Two well or doublet systems always have to be located above a geothermal reservoir (geological environments where sufficient water and permeability is located underground). Either that, or the reservoir needs to be 'manufactured' by hydraulic stimulation or sheering. Locations where these conditions occur are geographically limited and do not often coincide with the location of a heat load. The geographical reach of doublet systems is therefore limited and unlikely to be able to meet a meaningful proportion of the heat demands across Scotland without significant hydraulic stimulation.

4. Induced seismicity

The drilling of a deep two well system within low permeability bedrock such as granites and indeed some sedimentary formations would require hydraulic stimulation or 'fracking' in order to create a permeability pathway for geothermal fluid flow. Normally the deeper the rock, the more difficult it is for water to move through it. A deep geothermal two well system needs to re-inject cooled water back into the rock at relatively high flow rates and under high pressure. Injecting fluids into the ground at depth under pressure has been historically associated with induced seismicity as was recently seen at the Preese Hall shale gas site[3] near Blackpool. It is our belief that the potential for induced seismicity will limit the geographical locations where doublet systems can be installed (i.e. not in urban areas) and may cause significant concern within the local community wherever they are proposed. This aspect of deep geothermal development has not yet been tested in the UK due to the lack of delivery of deep geothermal doublet projects. However, a community backlash to induced seismicity (however small) could severely limit the integration of such systems with urban heat demands.

5. Heat demand

Two well systems require multiple megawatts of heat demand to be in place above a location that is suitable for drilling. It is our experience that large-scale heat demands and the associated networks prove difficult and time consuming to develop and are rarely above deep geothermal aquifers. In the short term for Scotland, we think it will be easier to start with smaller scale heat demands (often single owner) so that the network can be planned and managed to suit the geothermal heat supply.

How The DGSW Addresses These Problems

Over the past three years, Geothermal Engineering Ltd has been working on the design of a deep geothermal system to address these problems and kick-start the delivery of commercially viable geothermal heat in the UK. The resulting Deep Geothermal Single Well (DGSW) system has now been extensively modelled and field trialled in an existing deep well as part of a previous project (2014) funded by the Department of Energy and Climate Change (DECC). The system addresses each of the hurdles listed above in the following ways:

1. Exploration risk

The DGSW technology is not dependent on abstracting large quantities of water from the sub-surface (such as the Newcastle Well). Instead, the majority of the water is re-circulated within the well. This means that a successful project does not rely on identifying, targeting and hitting a highly permeable rock at a specific depth. The only requirement is that the temperature at depth is within the operational range for the building or plant. This significantly reduces the exploration risk associated with a project, as the temperature at depth is much better understood than the permeability, which can vary by orders of magnitude between different wells.

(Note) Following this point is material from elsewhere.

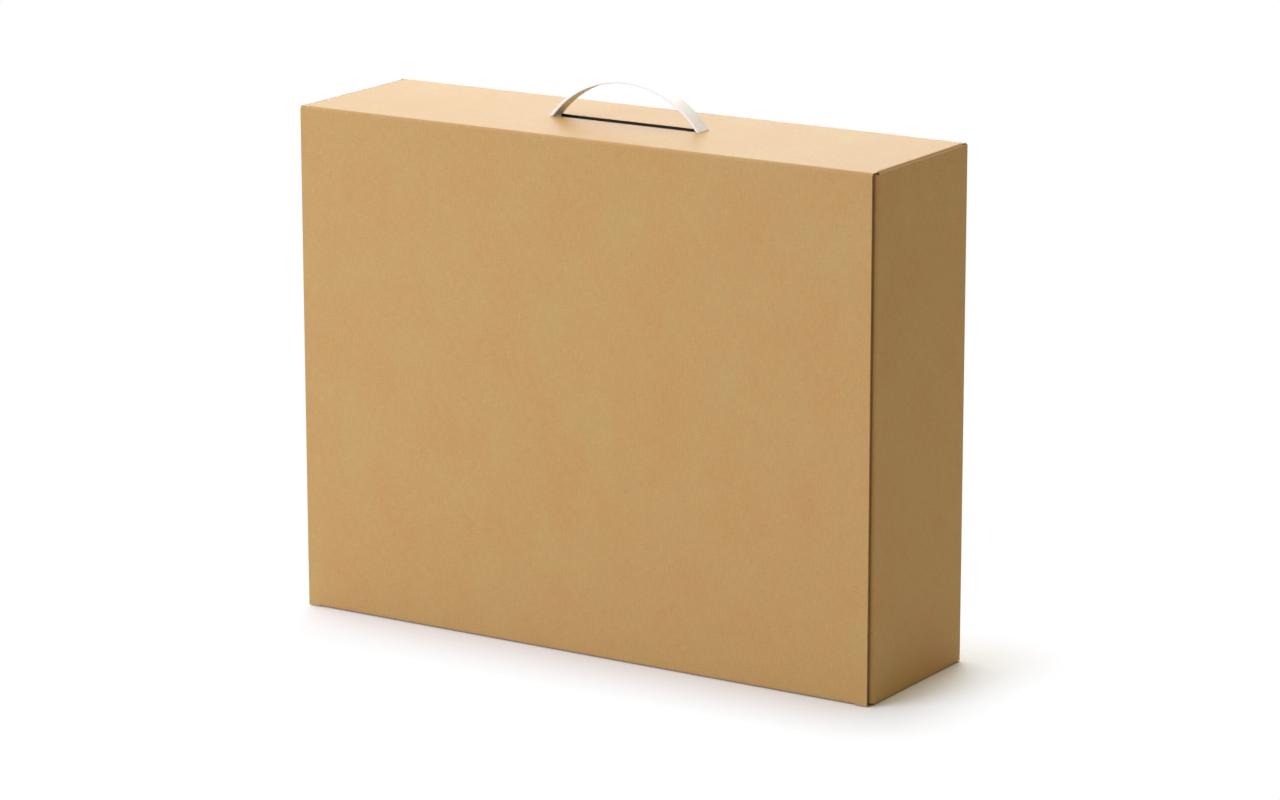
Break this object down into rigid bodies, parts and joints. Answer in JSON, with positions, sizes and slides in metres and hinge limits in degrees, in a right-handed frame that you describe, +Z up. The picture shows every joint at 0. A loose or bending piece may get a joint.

2. High capital cost per project and delivery times

Drilling narrow diameter single vertical wells substantially reduces the upfront capital expenditure of a deep geothermal heat project. The total capital cost of a commercial DGSW system will be between £1.5m and £2.5m, compared to greater than £14m for a directionally drilled doublet system (£7m per well) that requires directionally drilled wells. Further, as the DGSW only consists of one vertical well and no plant at the surface, the project delivery time can be reduced to between 12 and 24 months. The combination of low risk, short delivery times and reduced capital expenditure means that different funding routes can be pursued for these sorts of projects, such as community Crowdfunding. The simple vertical well design also enables turnkey contracts to be developed that reduce the risk of cost over-runs to the developer.

3. Geographical reach

Because the DGSW system is not dependent on geothermal reservoirs, that are geographically restricted in the UK, it has a much greater geographic reach than traditional systems and can be deployed in almost any geological environment where there is a heat demand at the surface. This is important, as heat demands are often not located above ideal geothermal conditions. The small footprint also means that it is well suited to urban areas and therefore has a more realistic chance of supplying heat to existing end users than larger scale systems.

4. Induced seismicity

The DGSW system does not need to inject fluid into the ground at high pressure and does not need to create a reservoir at depth, which is always required in projects utilising doublet systems. In a hard rock such as a granite, some degree of stimulation or 'fracking' will always be required to engineer a reservoir between two wells. There is therefore no risk of induced seismicity when a DGSW is installed and no risk of community backlash. This is very important when trying to develop a new commercial industry. The recent induced seismicity at a shale gas site in England caused a two year delay to the entire industry whilst the Government investigated the incident.

5. Heat demand

The heat output of the DGSW is suited to sites where small heat networks can be developed quickly or are already in place (such as Universities, schools, sports centres, multiple apartment blocks etc). Larger scale networks with multiple end users are not required. This enables projects to be developed much faster as the number of parties involved in the Heat Purchase Agreement and network operation/ management/ liability is normally one. Given the relatively small number of large-scale heat networks in place in Scotland, the DGSW can be rolled out to many areas that do not have such networks and will, realistically, never have them developed. This is particularly relevant to rural zones that have never even been connected to gas grid networks.